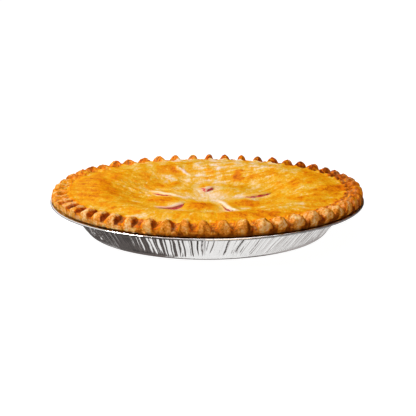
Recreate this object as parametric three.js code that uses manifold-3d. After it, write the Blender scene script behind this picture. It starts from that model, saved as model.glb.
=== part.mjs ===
// A nine-inch rhubarb and strawberry pie, uncut, in the disposable foil pan it was baked in.
// Millimetres, +Z up. The origin is the centre of the pan's underside, and -Y is the front.

import * as THREE from "three";
import { mergeVertices } from "three/addons/utils/BufferGeometryUtils.js";
import Module from "manifold-3d";

const wasm = await Module();
wasm.setup();

// ---- Foil pan

const panRadius = 116; // outside of the rolled bead
const beadThickness = 1.8;
const beadTop = 23.1;
const flangeInside = 104.4; // where the wall turns out into the flange
const flangeTop = 22.4;
const foilThickness = 0.4;
const baseRadius = 86; // the flat disc that the pan stands on
const wallFootRadius = 89.9; // just above the rounded corner
const wallFootHeight = 2.2;
const wallTopRadius = 103.2;
const wallTopHeight = 20.8;
const pleatCount = 150;
const pleatDepth = 0.9;

// ---- Crust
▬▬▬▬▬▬
* _REQUIRED TASK_: Reproduce all the data word for word.

* _FULL OUTPUT_:
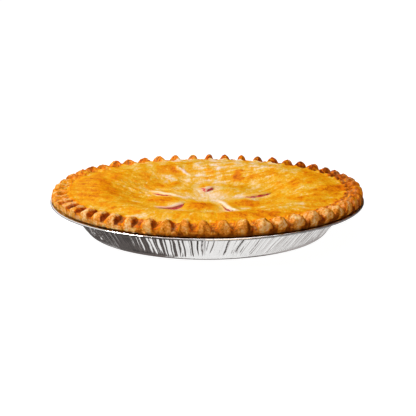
Recreate this object as parametric three.js code that uses manifold-3d. After it, write the Blender scene script behind this picture. It starts from that model, saved as model.glb.
=== part.mjs ===
// A nine-inch rhubarb and strawberry pie, uncut, in the disposable foil pan it was baked in.
// Millimetres, +Z up. The origin is the centre of the pan's underside, and -Y is the front.

import * as THREE from "three";
import { mergeVertices } from "three/addons/utils/BufferGeometryUtils.js";
import Module from "manifold-3d";

const wasm = await Module();
wasm.setup();

// ---- Foil pan

const panRadius = 116; // outside of the rolled bead
const beadThickness = 1.8;
const beadTop = 23.1;
const flangeInside = 104.4; // where the wall turns out into the flange
const flangeTop = 22.4;
const foilThickness = 0.4;
const baseRadius = 86; // the flat disc that the pan stands on
const wallFootRadius = 89.9; // just above the rounded corner
const wallFootHeight = 2.2;
const wallTopRadius = 103.2;
const wallTopHeight = 20.8;
const pleatCount = 150;
const pleatDepth = 0.9;

// ---- Crust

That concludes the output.